>> start Input

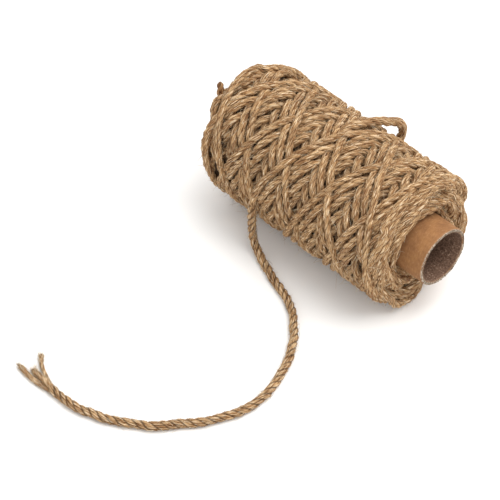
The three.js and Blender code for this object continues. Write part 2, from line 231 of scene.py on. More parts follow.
def core_outline():
    """The tube's section as rows of place along X, radius, cut edge and bore."""
    end = core_high[0]
    inner = core_radius - core_wall
    outer_xs = np.linspace(core_low[0] + core_outer_stop, end - core_outer_stop, core_outer_rows)
    bore_xs = np.linspace(end - core_bore_stop, core_low[0] + core_bore_stop, core_bore_rows)
    face = np.linspace(core_radius - core_rim_round, inner + core_bore_round, 2 * core_rim_layers + 1)
    front = [(end - core_corner[0], core_radius - core_corner[1], core_part_torn, 0.0)]
    for layer, radius in enumerate(face):
        torn = 1.0 if layer < core_torn_layers else core_part_torn
        front.append((end - core_layer_step * (layer % 2), radius, torn, core_part_torn))
    rows = [(x, core_radius, 0.0, 0.0) for x in outer_xs]
    rows += front
    rows += [(x, inner, 0.0, 1.0) for x in bore_xs]
    rows += [(core_low[0] + end - x, radius, cut, bore) for x, radius, cut, bore in reversed(front)]
    return np.array(rows)


def build_core():
    """The core's mesh, with both of its rims ragged from the cut and a touch out of round."""
    rng = np.random.default_rng(5)
    rows = core_outline()
    count = len(rows)
    angles = np.arange(core_sides) * TAU / core_sides
    x, radius, cut, bore = (np.repeat(column[:, None], core_sides, axis=1) for column in rows.T)
    x = x + rng.normal(size=x.shape) * core_ragged_length * cut * np.sign(x)
    oval = core_out_of_round * np.sin(2 * angles + core_oval_turn) * np.abs(x / core_high[0])
    radius = radius + rng.normal(size=x.shape) * core_ragged_radius * cut + oval
    vertices = np.stack([
        x,
        core_axis_y - radius * np.sin(angles),
        core_axis_z + radius * np.cos(angles),
    ], axis=-1)
    row, side = np.meshgrid(np.arange(count), np.arange(core_sides), indexing="ij")
    after, beside = (row + 1) % count, (side + 1) % core_sides
    corners = [(row, side, side), (row, beside, side + 1), (after, beside, side + 1), (after, side, side)]
    faces = np.stack([ring * core_sides + place for ring, place, _ in corners], axis=-1).reshape(-1, 4)
    uv = np.stack([np.stack([x[ring, 0] + core_seam_start, turned / core_sides * core_girth], axis=-1)
                   for ring, _, turned in corners], axis=-2)
    attributes = {"cut_edge": cut.ravel(), "bore": bore.ravel()}
    return new_piece("core_tube", vertices.reshape(-1, 3), faces.tolist(), kraft_board(),
                     attributes, uv.reshape(-1, 2))


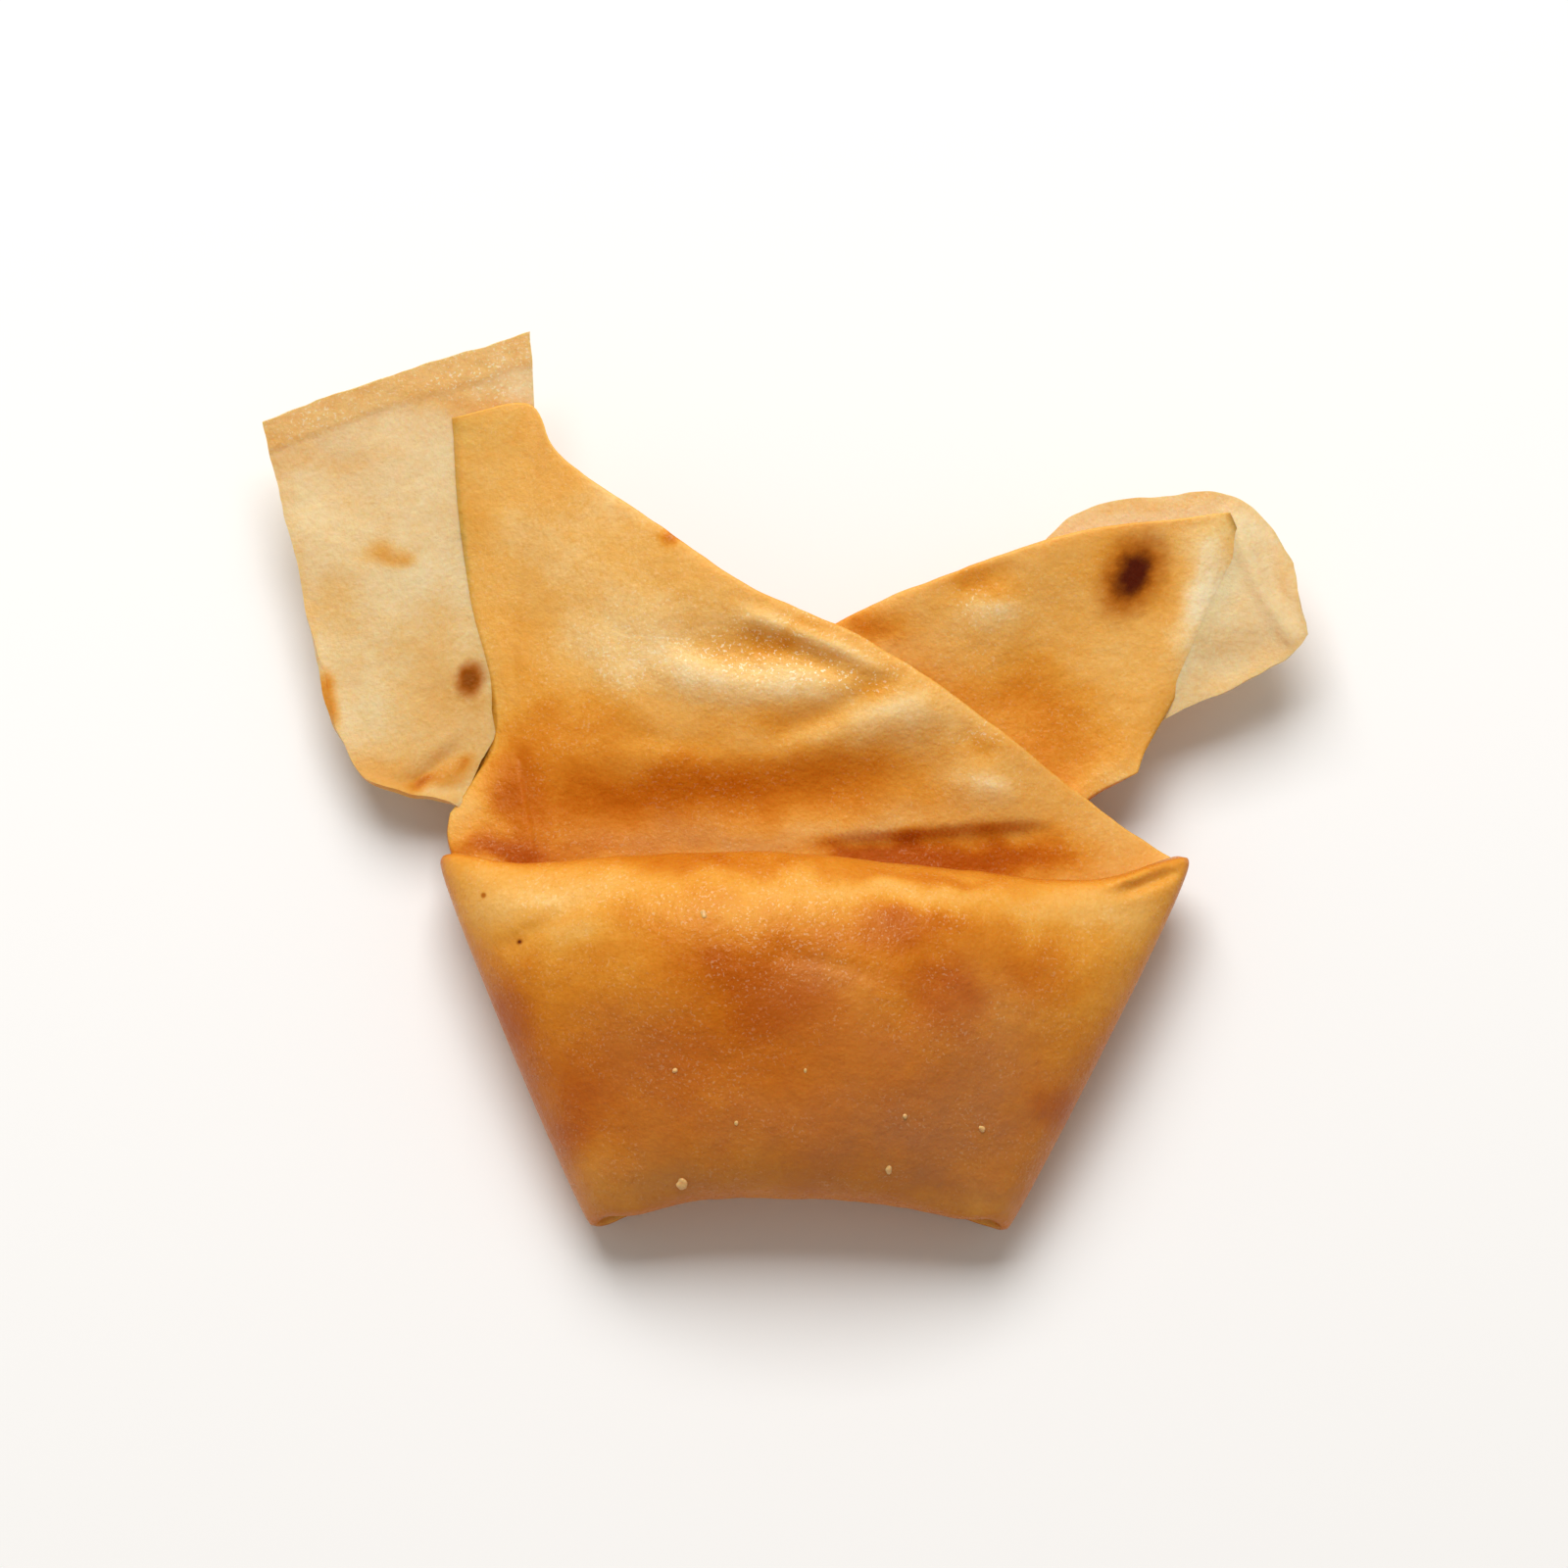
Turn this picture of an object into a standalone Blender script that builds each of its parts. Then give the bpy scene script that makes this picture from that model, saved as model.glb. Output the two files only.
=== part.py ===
"""A fried wonton, shaped the way it is folded.

A square wrapper is rolled round its filling into a flat tube. The tube is folded under at each end of the
filling, which leaves a plump pocket in the middle, wide at its rim and narrow at its foot. The two free ends
cross behind the pocket, the left one lying on the right one, and their loose layers spread as two wings.

Named sizes are in millimetres. X runs along the pocket's rim, Y from its foot to the wings, and Z up from the
plate. The origin is at the middle of the footprint.
"""

import math

import bmesh
import bpy
import numpy as np

MM = 0.001
FOOTPRINT_MIDDLE = (0.01, 0.54)

# How round the section of the tube is, from 1 for an ellipse towards 0 for a flat box with soft edges.
POCKET_ROUNDNESS = 0.95
FOLD_ROUNDNESS = 0.5
STRIP_ROUNDNESS = 0.45

# How finely the tube and the loose layers are divided, along and across, and the length that a turn of one
# radian counts for when the tube's columns are shared out.
TUBE_GRID = (112, 36)
LAYER_GRID = (14, 12)
TURN_SHARE = 5.0

# The pocket: half the thickness of its pressed ends, the corners of its four-sided outline, the height of the
# folds at the rim and at the foot, and the degrees of turn at which a fold's rulings stand.
WALL = 1.3
RIM_RIGHT = (36.0, -6.6)
FOOT_RIGHT = (20.4, -39.6)
RIM_LEFT = (-31.2, -5.4)
FOOT_LEFT = (-18.2, -39.2)
RIM_FOLD_HIGH = 9.0
FOOT_FOLD_HIGH = 7.2
FOLD_TURNS = (145, 110, 75, 40)

# Its rim and its foot between the folds, the bulge of the filling above and below the surface between them,
# and how far the crest leans towards the rim, as a share of the pocket's half depth.
RIM_LINE = (
    (26.5, -8.8, 10.6), (15.5, -8.2, 11.8), (0.0, -6.8, 12.4), (-14.0, -7.0, 12.0), (-23.0, -7.4, 10.8),
)
FOOT_LINE = (
    (15.0, -38.4, 7.8), (9.5, -37.8, 8.6), (1.0, -37.2, 9.0), (-8.0, -37.5, 8.6), (-13.0, -38.2, 7.8),
)
OUTER_BULGE = (5.0, 7.8, 9.2, 8.2, 5.4)
INNER_BULGE = (4.0, 6.2, 7.4, 6.4, 4.2)
CREST_SHIFT = 0.22

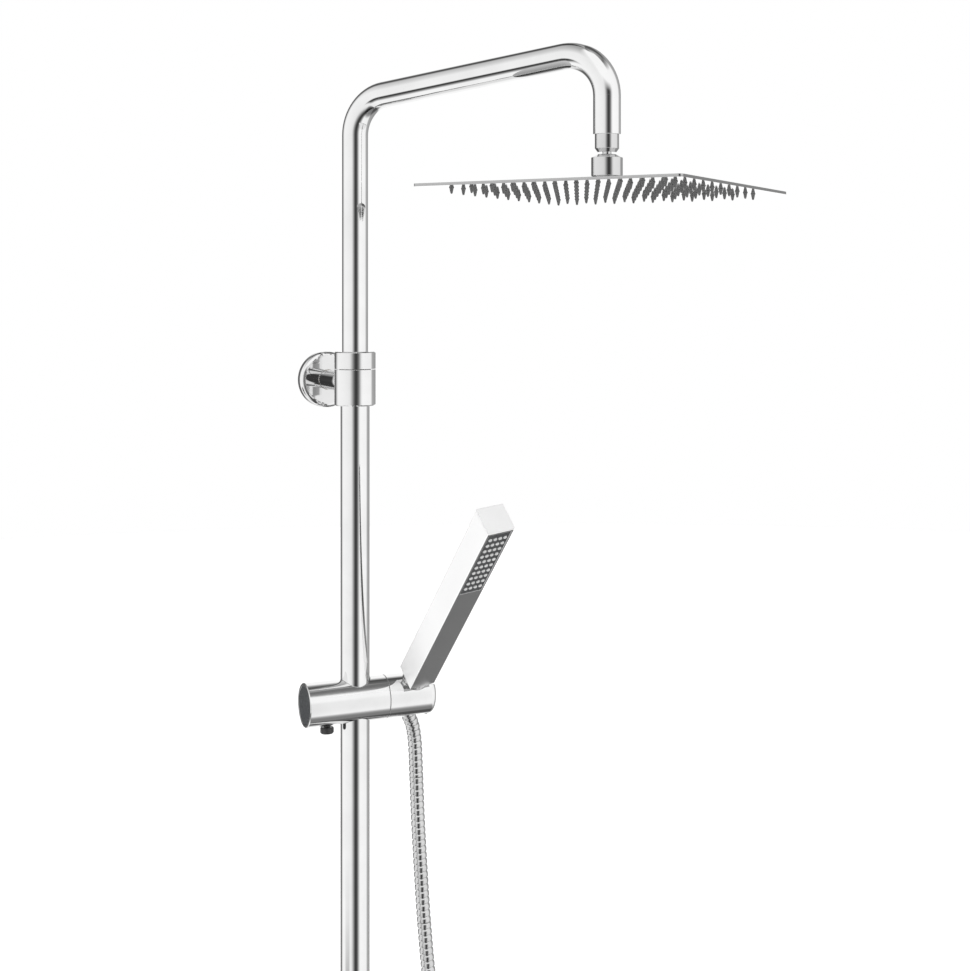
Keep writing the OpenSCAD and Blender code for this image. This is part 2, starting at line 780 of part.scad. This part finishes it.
wall_plate();
wall_cover();
bracket_stem();
stem_grub_screw();
collar_body();
lower_tube();
lock_ring();
clamp_collet();
guide_sleeve();
guide_o_rings();
upper_tube();
arm_connector();
ball_stem();
seat_ring_upper();
seat_ring_lower();
ball_nut();
head_inlet_washer();
head_shell();
head_spray_face();
head_nozzles();
slider_bush();
slider_body();
slider_end_cap();
brake_shoe();
brake_spring();
release_button();
pivot_axle();
pivot_washer();
pivot_screw();
holder();
hand_shell();
hand_end_cap();
hand_spray_plate();
hand_nozzles();
hand_tail();
hand_core();
hose_cone_nut();
hose_tail();
hose_washer();
hose_upper();
hose_middle();
hose_lower();
diverter_body();
diverter_cartridge();
diverter_knob();
knob_grub_screw();
inlet_nut();
inlet_union();
inlet_washer();
outlet_nipple();
outlet_nut();
outlet_washer();
foot_seal();
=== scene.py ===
import math

import bpy
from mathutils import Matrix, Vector


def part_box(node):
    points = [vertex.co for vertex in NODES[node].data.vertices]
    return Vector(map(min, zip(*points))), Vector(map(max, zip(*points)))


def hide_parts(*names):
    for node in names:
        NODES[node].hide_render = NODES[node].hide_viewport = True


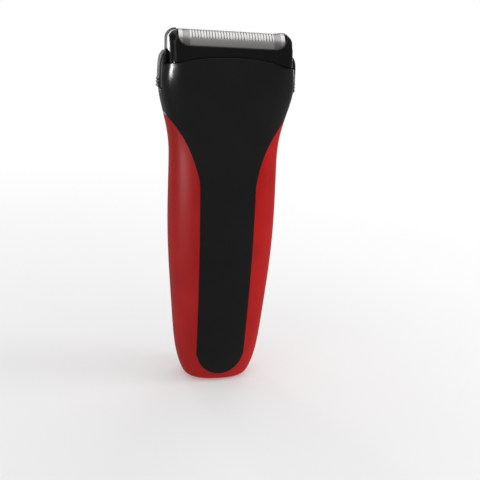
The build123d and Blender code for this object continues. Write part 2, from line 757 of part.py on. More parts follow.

>> end Input

** Written instruction **
Write out, word for word, the line containing "Keep writing the" and every line after it to the end of the data above.

** Task output **
Keep writing the OpenSCAD and Blender code for this image. This is part 2, starting at line 780 of part.scad. This part finishes it.
wall_plate();
wall_cover();
bracket_stem();
stem_grub_screw();
collar_body();
lower_tube();
lock_ring();
clamp_collet();
guide_sleeve();
guide_o_rings();
upper_tube();
arm_connector();
ball_stem();
seat_ring_upper();
seat_ring_lower();
ball_nut();
head_inlet_washer();
head_shell();
head_spray_face();
head_nozzles();
slider_bush();
slider_body();
slider_end_cap();
brake_shoe();
brake_spring();
release_button();
pivot_axle();
pivot_washer();
pivot_screw();
holder();
hand_shell();
hand_end_cap();
hand_spray_plate();
hand_nozzles();
hand_tail();
hand_core();
hose_cone_nut();
hose_tail();
hose_washer();
hose_upper();
hose_middle();
hose_lower();
diverter_body();
diverter_cartridge();
diverter_knob();
knob_grub_screw();
inlet_nut();
inlet_union();
inlet_washer();
outlet_nipple();
outlet_nut();
outlet_washer();
foot_seal();
=== scene.py ===
import math

import bpy
from mathutils import Matrix, Vector


def part_box(node):
    points = [vertex.co for vertex in NODES[node].data.vertices]
    return Vector(map(min, zip(*points))), Vector(map(max, zip(*points)))


def hide_parts(*names):
    for node in names:
        NODES[node].hide_render = NODES[node].hide_viewport = True


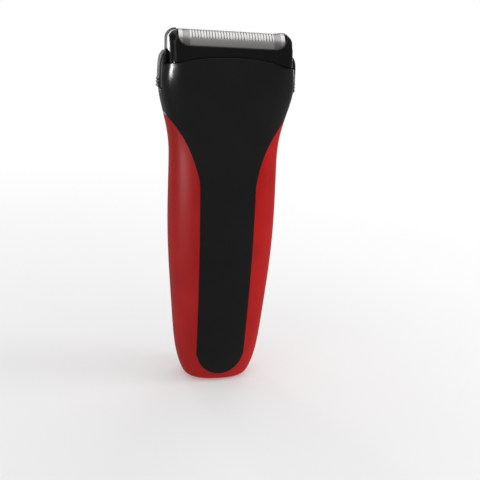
The build123d and Blender code for this object continues. Write part 2, from line 757 of part.py on. More parts follow.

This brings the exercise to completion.